PATCH: Is Snow White a holidays show again?
NPH: They’re doing pantos. The Lythgoe family productions is doing these classic British pantos, which is a big thing in the U.K. and not big here. But it’s a very family-friendly thing where the audience shouts at the villains and the characters sing sort of pop songs. They did Cinderella last year and I helped cast Cinderella. They went around to Westfield malls and found a girl who wasn’t an actress and she got the job. So they’re going to do that again and they’re going to do Snow White. I think I’m going to be the man in the mirror the evil wicked witch talks to. The Magic Mirror.
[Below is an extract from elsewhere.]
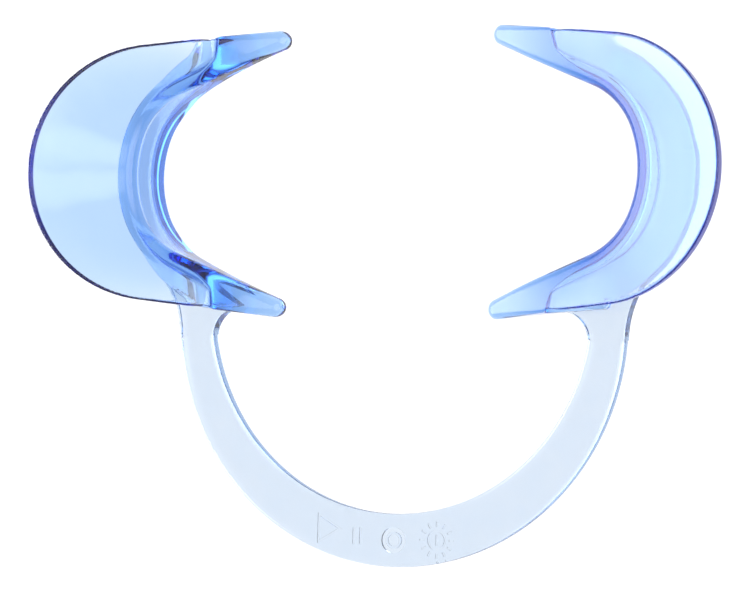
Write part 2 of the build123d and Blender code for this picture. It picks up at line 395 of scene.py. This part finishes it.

PATCH: Going into Season 7 of How I Met Your Mother, is it different knowing you have two years instead of one more?
NPH: It hasn’t been different yet, but yeah, I think the crew will be a little more comfortable. I’m hoping that the writers plant some seed, are thinking that far ahead so that they plant some weird things that make no sense but that will make more sense 30 episodes later and that we’ll be able to call back some things. I think with that many episodes to play with, I hope they have some fun within its structure.
PATCH: Do you worry about portraying Barney’s real issues undercutting the comedy of Barney’s personality?
NPH: No, I worried much more about him being so harsh that you didn’t understand why they would hang out with him. It’s always easier to add a glimpse of oh, I wish I loved her or I feel bad about that. Those are always nice ways to anchor what he’s doing and they’re very good with making sure that Barney’s the life of the party and not just a dick.
PATCH: So you were happy with the father themes and getting really deep the last two years.
NPH: Yeah, for sure, because we did a whole season of "let’s put Barney in funny costumes." That’s fun for 15 episodes but when you have 20-something, come on. It’s definitely nice to get a John Lithgow to come in and have a proper amazing work week and great scenes with him.